━━ MATERIAL FOR THIS EXERCISE ━━

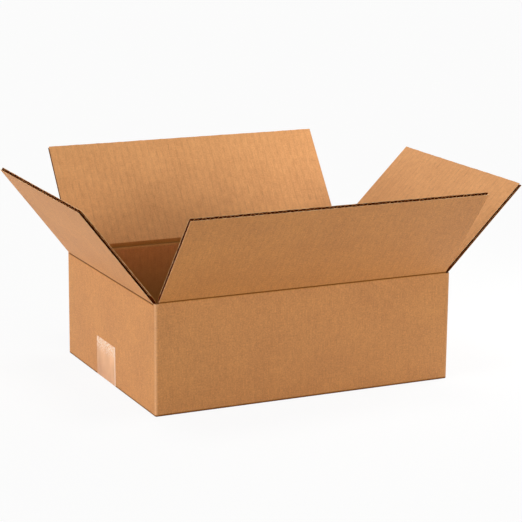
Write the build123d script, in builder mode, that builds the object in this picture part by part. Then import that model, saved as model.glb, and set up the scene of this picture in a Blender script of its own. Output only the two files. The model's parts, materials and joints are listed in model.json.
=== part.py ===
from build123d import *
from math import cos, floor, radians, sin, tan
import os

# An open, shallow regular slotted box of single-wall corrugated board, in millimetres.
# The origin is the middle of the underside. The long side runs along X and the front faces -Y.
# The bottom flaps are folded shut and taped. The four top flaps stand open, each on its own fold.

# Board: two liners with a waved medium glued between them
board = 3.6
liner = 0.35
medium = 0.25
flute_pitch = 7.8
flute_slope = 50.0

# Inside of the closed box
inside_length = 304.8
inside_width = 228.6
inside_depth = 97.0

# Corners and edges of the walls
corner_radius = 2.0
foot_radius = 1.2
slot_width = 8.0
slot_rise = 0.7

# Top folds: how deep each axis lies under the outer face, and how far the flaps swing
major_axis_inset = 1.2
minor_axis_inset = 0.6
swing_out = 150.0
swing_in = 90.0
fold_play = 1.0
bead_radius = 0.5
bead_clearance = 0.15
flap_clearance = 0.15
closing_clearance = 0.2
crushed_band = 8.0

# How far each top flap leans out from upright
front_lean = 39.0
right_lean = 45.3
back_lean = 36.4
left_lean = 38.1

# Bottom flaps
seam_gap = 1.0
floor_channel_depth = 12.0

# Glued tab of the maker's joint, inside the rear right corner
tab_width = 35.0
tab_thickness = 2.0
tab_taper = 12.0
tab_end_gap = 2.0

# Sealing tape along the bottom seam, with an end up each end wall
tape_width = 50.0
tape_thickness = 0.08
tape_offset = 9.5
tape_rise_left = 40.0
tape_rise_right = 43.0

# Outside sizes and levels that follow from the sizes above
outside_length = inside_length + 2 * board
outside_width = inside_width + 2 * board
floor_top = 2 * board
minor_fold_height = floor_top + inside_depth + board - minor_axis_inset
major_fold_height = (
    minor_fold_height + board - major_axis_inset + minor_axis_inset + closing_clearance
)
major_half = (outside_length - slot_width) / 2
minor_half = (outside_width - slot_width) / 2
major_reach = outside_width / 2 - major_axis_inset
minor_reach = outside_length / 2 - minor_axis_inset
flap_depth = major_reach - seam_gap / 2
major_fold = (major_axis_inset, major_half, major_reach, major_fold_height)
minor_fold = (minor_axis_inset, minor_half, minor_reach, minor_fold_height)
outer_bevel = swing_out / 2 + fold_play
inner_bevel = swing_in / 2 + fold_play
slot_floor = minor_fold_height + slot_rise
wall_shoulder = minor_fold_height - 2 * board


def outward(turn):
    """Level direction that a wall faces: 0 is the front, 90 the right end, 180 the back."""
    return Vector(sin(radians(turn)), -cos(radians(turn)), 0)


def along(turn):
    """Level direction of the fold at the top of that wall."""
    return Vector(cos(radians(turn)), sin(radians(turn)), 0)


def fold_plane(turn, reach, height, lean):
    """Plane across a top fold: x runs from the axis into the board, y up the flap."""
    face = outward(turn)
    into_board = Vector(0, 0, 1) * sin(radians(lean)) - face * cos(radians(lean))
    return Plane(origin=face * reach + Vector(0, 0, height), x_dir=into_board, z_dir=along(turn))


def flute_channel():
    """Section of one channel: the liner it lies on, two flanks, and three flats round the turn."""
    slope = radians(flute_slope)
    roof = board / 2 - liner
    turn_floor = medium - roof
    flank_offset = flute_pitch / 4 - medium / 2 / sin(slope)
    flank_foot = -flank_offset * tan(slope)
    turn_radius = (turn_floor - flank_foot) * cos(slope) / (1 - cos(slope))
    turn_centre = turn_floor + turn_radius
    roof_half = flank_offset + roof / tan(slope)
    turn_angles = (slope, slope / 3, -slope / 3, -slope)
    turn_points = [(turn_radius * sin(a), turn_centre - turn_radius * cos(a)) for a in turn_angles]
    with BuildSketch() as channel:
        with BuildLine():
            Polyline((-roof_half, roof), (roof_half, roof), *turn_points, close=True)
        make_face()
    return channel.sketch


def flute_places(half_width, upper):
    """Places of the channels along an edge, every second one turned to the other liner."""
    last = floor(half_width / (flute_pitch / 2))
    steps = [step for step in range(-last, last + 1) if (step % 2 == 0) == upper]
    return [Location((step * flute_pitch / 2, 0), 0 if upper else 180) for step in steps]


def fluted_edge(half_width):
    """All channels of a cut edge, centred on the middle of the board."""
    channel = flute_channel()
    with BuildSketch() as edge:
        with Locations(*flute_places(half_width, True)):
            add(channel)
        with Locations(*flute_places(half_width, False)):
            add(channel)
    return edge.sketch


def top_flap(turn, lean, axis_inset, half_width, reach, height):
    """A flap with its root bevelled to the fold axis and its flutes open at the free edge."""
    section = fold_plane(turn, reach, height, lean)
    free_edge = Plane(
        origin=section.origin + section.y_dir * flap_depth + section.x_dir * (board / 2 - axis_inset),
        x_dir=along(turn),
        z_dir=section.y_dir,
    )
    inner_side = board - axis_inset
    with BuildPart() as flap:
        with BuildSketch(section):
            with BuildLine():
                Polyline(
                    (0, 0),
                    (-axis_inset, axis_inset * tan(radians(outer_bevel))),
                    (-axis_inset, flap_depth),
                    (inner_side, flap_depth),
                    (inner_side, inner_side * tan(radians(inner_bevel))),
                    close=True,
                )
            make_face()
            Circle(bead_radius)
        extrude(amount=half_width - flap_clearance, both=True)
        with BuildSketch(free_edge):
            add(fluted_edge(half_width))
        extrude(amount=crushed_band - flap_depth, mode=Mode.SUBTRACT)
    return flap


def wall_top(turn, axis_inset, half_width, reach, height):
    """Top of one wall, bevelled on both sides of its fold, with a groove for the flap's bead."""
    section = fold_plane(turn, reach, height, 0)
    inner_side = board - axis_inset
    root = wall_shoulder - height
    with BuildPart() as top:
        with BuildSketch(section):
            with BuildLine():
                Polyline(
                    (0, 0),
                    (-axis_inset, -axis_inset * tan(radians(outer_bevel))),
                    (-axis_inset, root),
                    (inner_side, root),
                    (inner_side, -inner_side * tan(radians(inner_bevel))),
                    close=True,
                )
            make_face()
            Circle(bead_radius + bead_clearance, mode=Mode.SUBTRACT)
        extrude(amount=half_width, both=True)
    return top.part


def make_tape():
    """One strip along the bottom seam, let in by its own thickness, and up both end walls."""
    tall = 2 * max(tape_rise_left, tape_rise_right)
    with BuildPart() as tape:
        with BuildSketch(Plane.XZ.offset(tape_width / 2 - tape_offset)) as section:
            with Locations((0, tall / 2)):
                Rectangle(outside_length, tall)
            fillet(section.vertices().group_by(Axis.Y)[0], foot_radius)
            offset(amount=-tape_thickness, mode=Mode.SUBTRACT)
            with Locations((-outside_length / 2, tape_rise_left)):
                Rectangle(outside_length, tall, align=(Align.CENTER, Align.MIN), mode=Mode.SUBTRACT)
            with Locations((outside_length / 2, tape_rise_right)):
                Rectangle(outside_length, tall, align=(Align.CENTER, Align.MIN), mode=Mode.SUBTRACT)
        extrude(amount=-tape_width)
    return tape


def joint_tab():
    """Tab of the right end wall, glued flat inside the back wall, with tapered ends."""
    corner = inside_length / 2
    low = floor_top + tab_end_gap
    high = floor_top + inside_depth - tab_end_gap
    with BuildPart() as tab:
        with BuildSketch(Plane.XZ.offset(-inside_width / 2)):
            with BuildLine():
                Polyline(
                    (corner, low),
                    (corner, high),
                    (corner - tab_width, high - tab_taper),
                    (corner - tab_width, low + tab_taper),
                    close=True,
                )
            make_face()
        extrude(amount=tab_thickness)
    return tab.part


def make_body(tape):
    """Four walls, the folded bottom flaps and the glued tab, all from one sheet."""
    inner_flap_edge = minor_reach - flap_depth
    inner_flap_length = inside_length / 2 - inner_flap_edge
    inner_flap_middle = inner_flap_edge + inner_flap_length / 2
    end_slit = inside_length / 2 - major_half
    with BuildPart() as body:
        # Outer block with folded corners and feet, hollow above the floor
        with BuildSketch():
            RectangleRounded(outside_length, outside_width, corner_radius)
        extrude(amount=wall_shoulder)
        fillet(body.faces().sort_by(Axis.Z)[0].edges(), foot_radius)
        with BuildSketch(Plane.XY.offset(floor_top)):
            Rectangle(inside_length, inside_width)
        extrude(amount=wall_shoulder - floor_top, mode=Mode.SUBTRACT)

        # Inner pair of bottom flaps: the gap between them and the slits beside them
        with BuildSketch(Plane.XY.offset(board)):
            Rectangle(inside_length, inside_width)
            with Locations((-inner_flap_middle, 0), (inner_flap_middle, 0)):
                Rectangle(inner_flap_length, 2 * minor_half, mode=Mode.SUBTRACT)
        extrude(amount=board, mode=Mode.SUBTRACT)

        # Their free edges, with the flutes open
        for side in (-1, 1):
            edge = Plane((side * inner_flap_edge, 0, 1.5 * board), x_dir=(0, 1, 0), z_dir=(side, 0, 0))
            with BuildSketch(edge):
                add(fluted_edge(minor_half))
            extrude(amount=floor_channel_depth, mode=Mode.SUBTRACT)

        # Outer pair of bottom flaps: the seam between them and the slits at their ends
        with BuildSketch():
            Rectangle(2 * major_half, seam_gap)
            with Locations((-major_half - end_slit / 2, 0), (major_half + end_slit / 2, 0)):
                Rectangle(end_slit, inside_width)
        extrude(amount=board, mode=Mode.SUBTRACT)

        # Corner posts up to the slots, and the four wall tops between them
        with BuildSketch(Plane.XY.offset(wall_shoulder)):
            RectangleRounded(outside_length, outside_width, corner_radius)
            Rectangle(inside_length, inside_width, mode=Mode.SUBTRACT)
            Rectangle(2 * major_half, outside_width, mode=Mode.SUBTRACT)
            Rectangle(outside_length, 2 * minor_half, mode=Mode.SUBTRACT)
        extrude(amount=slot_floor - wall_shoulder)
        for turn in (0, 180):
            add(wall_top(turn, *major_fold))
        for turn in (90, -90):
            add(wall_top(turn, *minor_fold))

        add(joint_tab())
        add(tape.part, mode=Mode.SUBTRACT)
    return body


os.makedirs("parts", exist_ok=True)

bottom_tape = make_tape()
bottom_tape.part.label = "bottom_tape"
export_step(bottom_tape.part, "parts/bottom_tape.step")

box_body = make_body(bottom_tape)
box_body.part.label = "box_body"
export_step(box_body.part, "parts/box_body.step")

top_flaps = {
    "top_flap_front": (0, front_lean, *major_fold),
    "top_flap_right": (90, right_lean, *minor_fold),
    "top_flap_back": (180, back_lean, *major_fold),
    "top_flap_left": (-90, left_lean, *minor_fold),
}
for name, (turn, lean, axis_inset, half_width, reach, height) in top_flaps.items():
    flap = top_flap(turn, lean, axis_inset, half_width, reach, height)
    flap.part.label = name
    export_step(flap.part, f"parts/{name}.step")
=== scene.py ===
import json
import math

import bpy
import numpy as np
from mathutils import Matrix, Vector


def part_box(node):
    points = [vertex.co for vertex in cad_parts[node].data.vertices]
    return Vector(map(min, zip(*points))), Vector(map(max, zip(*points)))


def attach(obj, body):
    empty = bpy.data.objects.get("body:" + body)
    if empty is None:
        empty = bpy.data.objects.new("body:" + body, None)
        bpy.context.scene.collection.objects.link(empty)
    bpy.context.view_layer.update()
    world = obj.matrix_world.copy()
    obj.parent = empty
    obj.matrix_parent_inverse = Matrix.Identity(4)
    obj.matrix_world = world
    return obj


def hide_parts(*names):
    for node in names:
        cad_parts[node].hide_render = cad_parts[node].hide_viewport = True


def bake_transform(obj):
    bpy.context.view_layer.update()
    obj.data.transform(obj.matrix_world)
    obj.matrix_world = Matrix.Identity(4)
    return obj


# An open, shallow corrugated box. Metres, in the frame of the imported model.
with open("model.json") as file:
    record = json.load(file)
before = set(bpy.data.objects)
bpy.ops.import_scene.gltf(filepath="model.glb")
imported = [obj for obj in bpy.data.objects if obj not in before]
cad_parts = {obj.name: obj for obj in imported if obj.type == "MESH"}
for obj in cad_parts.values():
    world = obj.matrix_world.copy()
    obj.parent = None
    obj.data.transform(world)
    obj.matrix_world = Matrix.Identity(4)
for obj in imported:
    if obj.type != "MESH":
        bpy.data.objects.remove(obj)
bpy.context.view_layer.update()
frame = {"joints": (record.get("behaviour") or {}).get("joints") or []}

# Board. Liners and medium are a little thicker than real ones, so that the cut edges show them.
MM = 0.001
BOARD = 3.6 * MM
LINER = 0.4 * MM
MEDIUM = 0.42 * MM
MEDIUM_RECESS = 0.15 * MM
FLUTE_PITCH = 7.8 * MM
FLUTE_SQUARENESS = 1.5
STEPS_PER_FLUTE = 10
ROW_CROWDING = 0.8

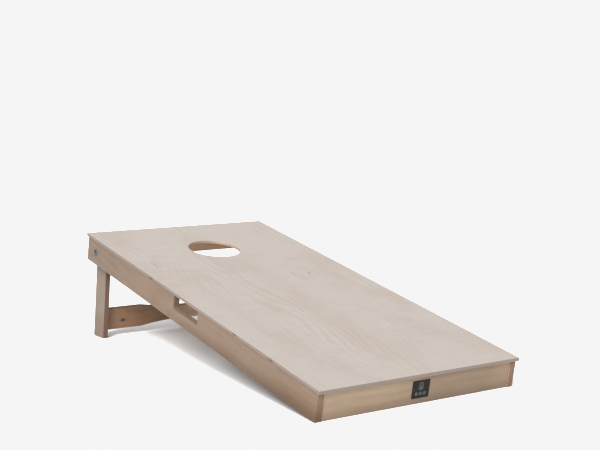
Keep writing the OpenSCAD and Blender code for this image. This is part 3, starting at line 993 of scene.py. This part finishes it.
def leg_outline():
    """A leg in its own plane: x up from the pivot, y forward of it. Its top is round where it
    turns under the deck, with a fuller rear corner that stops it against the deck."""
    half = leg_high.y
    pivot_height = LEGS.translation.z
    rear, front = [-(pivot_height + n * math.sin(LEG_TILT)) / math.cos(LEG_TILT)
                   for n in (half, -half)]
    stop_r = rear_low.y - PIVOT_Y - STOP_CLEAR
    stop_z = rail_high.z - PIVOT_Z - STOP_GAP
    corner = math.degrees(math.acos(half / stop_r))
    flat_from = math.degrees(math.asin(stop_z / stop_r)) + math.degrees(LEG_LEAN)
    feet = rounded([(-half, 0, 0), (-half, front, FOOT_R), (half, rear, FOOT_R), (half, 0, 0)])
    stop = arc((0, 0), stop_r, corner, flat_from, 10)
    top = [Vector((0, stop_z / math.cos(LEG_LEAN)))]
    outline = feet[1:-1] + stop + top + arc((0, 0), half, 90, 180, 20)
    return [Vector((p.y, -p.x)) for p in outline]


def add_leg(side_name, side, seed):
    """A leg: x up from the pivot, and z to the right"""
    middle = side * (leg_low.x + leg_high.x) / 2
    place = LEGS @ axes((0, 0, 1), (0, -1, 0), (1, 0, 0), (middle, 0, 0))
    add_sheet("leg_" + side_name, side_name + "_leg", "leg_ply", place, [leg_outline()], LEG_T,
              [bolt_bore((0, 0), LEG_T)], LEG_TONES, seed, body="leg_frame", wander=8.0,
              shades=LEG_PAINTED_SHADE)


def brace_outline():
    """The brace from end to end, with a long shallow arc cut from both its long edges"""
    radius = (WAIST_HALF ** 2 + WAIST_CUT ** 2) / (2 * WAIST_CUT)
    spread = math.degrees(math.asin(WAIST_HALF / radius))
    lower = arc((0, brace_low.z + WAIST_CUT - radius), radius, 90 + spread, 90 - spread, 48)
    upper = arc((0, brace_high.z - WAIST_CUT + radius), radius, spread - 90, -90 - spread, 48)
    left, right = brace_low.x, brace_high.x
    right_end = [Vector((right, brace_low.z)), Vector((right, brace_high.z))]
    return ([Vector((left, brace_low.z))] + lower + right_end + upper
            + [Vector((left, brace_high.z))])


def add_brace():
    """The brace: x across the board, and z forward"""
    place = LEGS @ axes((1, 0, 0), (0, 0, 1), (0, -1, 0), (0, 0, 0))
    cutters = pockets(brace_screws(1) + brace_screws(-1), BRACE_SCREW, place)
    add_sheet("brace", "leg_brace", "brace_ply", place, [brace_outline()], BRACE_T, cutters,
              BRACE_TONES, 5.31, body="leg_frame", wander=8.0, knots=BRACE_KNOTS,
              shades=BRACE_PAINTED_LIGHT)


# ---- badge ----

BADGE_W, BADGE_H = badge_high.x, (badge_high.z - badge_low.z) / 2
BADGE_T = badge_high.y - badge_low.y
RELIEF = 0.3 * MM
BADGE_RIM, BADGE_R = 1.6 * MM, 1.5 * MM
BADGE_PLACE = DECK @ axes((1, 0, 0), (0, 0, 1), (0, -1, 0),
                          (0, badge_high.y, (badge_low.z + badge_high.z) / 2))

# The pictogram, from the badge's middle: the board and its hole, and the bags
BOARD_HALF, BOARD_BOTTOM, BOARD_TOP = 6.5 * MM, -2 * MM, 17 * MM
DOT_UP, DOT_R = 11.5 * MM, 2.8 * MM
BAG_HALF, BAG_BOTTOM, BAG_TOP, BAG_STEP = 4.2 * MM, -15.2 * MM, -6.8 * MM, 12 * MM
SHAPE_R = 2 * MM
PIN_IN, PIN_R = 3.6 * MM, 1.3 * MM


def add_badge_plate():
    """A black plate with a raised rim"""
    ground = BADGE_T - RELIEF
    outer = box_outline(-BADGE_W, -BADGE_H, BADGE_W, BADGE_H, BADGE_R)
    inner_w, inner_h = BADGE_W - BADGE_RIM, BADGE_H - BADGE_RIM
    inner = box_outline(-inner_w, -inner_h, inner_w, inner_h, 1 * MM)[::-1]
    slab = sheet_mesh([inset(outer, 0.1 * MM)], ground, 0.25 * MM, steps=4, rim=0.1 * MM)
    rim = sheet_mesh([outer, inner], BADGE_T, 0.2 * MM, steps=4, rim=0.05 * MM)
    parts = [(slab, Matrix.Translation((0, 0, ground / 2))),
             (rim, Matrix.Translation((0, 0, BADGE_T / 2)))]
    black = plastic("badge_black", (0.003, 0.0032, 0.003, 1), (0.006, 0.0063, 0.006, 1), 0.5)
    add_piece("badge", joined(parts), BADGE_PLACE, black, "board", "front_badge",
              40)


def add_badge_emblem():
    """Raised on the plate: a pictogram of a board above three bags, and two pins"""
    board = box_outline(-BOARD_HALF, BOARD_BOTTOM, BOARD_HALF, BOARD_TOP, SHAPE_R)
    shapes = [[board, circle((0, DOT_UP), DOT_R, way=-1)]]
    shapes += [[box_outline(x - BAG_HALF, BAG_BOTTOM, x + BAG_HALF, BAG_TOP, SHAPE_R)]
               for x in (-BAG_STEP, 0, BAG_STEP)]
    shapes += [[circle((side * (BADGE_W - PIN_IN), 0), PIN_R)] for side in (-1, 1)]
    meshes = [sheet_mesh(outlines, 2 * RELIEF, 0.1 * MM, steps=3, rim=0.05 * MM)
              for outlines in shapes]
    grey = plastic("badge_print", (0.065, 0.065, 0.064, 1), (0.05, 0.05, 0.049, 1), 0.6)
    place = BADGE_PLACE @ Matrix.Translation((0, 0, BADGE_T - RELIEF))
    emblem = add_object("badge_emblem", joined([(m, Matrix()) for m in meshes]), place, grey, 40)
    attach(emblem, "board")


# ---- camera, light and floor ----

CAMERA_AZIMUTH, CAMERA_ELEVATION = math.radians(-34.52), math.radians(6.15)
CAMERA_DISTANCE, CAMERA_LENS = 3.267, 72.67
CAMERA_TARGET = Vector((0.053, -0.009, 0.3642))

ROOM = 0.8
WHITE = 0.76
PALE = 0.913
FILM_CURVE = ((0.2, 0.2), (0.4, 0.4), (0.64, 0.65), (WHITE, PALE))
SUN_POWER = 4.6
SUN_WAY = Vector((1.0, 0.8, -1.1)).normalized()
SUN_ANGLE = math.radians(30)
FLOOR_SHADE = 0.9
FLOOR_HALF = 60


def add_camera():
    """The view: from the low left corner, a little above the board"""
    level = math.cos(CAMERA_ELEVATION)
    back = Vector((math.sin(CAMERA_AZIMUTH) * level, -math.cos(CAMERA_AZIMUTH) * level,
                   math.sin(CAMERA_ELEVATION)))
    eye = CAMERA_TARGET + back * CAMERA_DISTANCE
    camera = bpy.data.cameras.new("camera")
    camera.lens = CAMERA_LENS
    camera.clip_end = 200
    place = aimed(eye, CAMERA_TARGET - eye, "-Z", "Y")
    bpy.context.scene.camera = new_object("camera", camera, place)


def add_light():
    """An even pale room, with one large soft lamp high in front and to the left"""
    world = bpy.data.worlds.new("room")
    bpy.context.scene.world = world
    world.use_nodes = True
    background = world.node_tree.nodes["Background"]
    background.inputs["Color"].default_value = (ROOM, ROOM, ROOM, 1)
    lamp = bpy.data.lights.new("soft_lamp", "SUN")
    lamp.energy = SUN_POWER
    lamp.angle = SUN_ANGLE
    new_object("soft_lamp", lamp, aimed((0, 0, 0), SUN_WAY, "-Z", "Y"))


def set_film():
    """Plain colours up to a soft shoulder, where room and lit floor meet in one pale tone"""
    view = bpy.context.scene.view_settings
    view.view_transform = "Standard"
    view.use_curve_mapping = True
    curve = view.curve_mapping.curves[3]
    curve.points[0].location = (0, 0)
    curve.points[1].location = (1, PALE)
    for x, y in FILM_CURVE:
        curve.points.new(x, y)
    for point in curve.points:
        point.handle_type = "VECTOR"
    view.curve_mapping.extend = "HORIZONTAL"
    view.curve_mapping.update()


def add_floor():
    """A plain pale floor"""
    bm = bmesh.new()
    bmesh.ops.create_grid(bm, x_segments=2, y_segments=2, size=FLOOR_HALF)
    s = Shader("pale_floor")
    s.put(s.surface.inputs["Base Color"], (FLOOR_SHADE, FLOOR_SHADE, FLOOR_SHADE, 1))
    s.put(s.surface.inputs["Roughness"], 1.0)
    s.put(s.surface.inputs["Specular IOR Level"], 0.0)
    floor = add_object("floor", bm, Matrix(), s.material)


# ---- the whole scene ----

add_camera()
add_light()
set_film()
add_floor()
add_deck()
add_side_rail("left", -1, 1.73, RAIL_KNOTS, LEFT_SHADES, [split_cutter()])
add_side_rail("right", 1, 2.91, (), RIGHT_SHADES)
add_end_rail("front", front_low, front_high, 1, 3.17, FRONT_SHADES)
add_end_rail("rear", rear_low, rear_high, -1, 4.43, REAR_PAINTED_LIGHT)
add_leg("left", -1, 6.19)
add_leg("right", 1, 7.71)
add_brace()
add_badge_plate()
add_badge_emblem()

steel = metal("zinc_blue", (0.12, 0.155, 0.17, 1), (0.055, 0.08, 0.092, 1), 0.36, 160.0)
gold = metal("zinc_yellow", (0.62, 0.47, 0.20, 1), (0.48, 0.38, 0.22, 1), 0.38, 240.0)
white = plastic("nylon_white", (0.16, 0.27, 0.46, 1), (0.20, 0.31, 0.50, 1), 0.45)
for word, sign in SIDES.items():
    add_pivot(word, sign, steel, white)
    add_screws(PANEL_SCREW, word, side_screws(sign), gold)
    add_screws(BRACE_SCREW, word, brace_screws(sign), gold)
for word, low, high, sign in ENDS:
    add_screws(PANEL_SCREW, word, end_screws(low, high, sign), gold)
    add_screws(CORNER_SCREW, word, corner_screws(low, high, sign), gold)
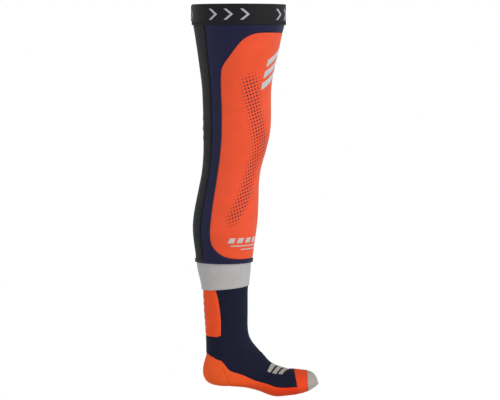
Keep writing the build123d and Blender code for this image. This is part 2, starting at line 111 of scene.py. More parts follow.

━━━

» WHAT TO WORK ON: Report all lines of the material that contain the word "attach".

» SOLUTION TO THE PROBLEM:
def attach(obj, body):
    attach(emblem, "board")